Vale más una cabeza bien puesta, que una repleta.
M. de Montaigne
Por Tirso Suárez-Núñez
Doctor en Estudios Organizacionales.
Profesor-investigador/UADY. Miembro del Sistema Nacional de Investigadores (SNI).
¿Sabe Ud. qué tienen en común Fiodor Dostoyevski y Jorge Ibargüengoitia? Aparte de ser grandes escritores, ambos eran ingenieros graduados que al paso del tiempo descubren su vocación por las letras y se dedican por completo a ellas, es decir, la hacen su profesión y ése parece ser el secreto de la vida plena de cualquier persona: hacer de su vocación -lo que a uno le plazca o le nazca hacer- su profesión, es decir su modo de vida. Los ingenieros -escritores antes mencionados- se prepararon para una profesión y terminaron ejerciendo otra muy distinta a la inicial, pero el cambio experimentado fue para su realización plena, lo que se constata por la maestría de lo que lograron con su trabajo como resultado de la búsqueda de su vocación y la construcción de su profesión.
En otros casos los giros en la actividad son menos dramáticos pero también muy positivos: individuos que sienten la necesidad de estudiar un posgrado para reforzar sus capacidades de manera que su profesión sea más acorde con la vocación descubierta, por ejemplo el médico que se prepara para dirigir un hospital, o un músico para conducir una orquesta, etc. En otras ocasiones no es la educación formal la que posibilita el cambio, sino un aprendizaje experiencial que sobre la marcha va ayudando a descubrir y a confirmar la verdadera vocación.

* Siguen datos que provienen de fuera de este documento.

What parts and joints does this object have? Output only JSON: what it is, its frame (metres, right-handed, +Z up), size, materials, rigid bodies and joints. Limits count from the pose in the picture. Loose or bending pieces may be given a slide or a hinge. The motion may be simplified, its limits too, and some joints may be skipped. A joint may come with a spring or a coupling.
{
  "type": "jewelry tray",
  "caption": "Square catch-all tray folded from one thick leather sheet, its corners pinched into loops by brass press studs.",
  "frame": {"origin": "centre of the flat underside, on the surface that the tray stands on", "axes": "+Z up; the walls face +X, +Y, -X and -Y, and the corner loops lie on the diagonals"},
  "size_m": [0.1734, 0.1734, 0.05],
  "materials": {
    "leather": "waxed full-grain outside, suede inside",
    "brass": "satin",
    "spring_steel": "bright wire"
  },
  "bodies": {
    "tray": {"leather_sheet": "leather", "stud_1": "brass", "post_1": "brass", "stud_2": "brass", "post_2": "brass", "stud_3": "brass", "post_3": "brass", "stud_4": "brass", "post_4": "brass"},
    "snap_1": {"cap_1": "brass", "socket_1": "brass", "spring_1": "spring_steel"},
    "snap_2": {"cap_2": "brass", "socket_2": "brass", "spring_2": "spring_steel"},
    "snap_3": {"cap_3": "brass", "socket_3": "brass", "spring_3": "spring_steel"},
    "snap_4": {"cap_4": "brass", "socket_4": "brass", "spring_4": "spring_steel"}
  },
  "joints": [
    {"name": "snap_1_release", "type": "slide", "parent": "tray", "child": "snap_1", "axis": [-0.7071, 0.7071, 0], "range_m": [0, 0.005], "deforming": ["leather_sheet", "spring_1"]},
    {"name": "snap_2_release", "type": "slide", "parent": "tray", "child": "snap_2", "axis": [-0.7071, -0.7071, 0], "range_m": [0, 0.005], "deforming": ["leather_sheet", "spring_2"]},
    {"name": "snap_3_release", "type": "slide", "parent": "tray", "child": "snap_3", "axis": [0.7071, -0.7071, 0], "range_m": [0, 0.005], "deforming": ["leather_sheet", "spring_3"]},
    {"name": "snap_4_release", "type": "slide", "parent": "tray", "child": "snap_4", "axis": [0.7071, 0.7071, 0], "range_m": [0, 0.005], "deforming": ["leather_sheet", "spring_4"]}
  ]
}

Psicólogos y educadores discuten por qué la vocación no siempre emerge con facilidad, de manera que sea potenciada por la formación y confirmada en el ejercicio de la profesión. La causa radica en que muchas veces tomamos la decisión de estudiar una carrera en medio de una gran incertidumbre acerca de nuestra vocación, que desconocemos, porque no la hemos experimentado como actividad práctica. Es hasta la mitad de la carrera o al final de la misma, con las prácticas profesionales, cuando se empieza a tener conciencia plena de ella, porque como en toda situación envuelta en la incertidumbre, no hay otra manera de conocer que haciendo, es decir, a veces lo inteligente es: primero actuar y después pensar.

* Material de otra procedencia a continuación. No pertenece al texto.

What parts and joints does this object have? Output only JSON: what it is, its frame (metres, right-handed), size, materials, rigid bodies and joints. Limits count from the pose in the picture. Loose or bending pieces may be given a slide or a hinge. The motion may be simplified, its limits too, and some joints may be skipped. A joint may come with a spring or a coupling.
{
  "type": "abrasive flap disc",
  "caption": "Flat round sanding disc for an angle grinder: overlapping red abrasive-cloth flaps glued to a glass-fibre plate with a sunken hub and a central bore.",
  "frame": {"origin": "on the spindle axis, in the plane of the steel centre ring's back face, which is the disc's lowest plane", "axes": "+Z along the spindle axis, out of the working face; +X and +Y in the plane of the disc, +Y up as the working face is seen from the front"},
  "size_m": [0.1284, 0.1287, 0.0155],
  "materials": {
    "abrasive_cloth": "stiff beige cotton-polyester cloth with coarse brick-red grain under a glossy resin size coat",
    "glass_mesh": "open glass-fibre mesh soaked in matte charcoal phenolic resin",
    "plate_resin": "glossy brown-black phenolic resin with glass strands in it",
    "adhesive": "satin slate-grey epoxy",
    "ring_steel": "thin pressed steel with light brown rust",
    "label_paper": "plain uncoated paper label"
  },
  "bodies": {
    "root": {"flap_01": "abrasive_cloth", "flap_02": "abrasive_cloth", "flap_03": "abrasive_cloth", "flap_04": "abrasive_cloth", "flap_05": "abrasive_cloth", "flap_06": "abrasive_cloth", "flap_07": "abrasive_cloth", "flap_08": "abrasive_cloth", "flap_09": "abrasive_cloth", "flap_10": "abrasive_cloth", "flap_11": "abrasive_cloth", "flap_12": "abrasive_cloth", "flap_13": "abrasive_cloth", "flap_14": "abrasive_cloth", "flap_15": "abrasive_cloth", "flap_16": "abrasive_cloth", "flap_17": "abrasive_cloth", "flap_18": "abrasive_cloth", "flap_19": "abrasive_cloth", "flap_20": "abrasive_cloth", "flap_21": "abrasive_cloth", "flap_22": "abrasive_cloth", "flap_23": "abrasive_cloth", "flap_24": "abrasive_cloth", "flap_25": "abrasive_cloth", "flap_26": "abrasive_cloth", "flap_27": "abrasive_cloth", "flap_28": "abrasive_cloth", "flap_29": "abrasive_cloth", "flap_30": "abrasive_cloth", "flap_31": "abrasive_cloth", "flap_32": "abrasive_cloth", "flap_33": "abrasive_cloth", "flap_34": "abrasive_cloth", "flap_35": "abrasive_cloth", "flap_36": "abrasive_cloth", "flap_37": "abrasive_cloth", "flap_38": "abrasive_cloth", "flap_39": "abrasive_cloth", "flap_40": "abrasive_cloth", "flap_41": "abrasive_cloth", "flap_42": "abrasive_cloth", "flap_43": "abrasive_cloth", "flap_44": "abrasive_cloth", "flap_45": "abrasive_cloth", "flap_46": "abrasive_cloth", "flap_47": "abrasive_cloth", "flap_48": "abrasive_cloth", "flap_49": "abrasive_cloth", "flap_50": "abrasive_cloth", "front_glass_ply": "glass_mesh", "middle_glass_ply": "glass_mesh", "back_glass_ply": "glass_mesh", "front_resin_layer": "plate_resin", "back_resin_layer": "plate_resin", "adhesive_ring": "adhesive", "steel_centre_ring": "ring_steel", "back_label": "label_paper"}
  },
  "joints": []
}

Gabriel Zaid, otro ingeniero con gran talento para la escritura y la tarea editorial, piensa que el título profesional, en la práctica, es usado como un pasaporte para aprender. Su posesión le otorga confianza al empleador y permite que su portador aprenda, sabe que será de manera rápida y menos costosa que lo habitual. Por eso Zaid recomienda que la formación universitaria debe ser básica para facilitar la emergencia de la verdadera vocación, sin traumas ni remordimientos. En un trabajo más reciente, el mismo autor refiere que en un futuro la universidad no debe certificar, es decir, no debe otorgar títulos ni grados, ésta debe ser la tarea de los Colegios de Profesionales quienes lo harían una vez que el aspirante demuestre un dominio pleno de la actividad. Con lo anterior la Universidad volvería a sus orígenes: un sitio de generación y difusión del conocimiento, libre de las presiones del mercado laboral y de las preocupaciones de la gestión escolar que la tarea de certificación impone.

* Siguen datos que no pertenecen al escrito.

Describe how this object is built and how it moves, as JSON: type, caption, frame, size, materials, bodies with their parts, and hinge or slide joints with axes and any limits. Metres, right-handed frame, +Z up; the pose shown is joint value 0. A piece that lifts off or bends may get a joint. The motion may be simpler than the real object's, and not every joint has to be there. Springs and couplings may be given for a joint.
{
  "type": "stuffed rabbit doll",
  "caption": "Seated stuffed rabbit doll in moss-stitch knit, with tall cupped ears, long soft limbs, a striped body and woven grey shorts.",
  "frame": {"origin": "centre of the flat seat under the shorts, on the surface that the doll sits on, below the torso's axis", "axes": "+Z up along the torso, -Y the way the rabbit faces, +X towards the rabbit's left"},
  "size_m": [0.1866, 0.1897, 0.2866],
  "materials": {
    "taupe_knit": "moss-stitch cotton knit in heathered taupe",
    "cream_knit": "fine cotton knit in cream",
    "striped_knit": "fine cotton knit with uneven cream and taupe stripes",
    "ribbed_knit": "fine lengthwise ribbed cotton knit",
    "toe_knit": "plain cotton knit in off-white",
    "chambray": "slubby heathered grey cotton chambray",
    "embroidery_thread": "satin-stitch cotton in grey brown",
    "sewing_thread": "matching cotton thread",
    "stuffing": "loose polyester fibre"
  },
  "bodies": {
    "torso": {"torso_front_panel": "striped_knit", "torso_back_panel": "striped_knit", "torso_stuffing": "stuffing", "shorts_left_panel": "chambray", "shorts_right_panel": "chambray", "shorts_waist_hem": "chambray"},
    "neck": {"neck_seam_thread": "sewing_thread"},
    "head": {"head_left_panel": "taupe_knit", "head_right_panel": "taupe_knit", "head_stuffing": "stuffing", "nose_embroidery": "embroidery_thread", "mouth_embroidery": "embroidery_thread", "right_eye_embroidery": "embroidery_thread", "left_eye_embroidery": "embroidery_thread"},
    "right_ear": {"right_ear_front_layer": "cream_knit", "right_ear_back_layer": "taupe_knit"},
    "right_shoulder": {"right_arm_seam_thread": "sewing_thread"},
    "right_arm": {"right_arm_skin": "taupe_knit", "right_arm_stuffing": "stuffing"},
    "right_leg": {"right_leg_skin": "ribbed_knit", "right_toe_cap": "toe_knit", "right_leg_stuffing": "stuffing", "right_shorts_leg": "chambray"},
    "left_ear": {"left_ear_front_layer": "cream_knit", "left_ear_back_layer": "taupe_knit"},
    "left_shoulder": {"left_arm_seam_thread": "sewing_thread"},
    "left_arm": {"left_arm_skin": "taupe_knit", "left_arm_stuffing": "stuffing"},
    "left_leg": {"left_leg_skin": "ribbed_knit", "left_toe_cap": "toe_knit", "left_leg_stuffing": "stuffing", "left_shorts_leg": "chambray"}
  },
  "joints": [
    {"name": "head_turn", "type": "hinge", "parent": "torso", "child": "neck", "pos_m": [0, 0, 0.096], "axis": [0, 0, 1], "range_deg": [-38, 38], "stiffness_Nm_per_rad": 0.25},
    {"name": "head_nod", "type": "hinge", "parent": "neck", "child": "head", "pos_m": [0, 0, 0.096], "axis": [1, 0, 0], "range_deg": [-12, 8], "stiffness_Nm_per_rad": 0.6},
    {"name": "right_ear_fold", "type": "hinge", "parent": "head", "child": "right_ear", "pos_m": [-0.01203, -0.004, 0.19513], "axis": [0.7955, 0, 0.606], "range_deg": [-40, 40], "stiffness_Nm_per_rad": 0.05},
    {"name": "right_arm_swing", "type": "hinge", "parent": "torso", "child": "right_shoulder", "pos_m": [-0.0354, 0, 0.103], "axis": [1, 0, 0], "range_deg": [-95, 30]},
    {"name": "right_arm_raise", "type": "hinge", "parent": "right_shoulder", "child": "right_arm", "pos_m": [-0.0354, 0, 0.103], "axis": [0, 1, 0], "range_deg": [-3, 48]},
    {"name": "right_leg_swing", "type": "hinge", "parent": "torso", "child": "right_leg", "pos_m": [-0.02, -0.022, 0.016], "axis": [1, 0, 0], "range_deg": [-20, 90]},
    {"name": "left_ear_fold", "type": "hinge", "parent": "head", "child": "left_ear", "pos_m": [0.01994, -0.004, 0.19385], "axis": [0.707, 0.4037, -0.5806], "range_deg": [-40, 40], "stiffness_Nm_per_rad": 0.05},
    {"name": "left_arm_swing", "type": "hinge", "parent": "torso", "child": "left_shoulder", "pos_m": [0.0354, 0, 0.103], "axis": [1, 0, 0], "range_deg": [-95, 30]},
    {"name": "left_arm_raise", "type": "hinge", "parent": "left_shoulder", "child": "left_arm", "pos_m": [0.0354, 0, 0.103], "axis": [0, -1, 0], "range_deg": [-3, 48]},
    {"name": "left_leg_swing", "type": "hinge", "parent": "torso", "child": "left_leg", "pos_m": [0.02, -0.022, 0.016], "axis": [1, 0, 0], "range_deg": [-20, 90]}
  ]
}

La búsqueda de la identidad vocación-profesión, antes ya comentada, a veces dolorosa, a veces fortuita y siempre creativa, es una consecuencia natural de las complejidades de la personalidad y su ajuste necesario a un ambiente social-laboral incierto.
Lamentablemente otras veces la situación es provocada, tiene un claro tinte de oportunismo, desconocimiento y ambición de quién, desde el poder, otorga una responsabilidad y quien la recibe. Sin una capacidad certificada ni evidencias de una experiencia acumulada en el cargo, lo que se espera de esta acción es un aprendizaje largo y costoso, casi siempre en detrimento del servicio y del erario público y, lo más preocupante, un mensaje nada edificante para quienes buscan afanosamente la identidad profesión-vocación.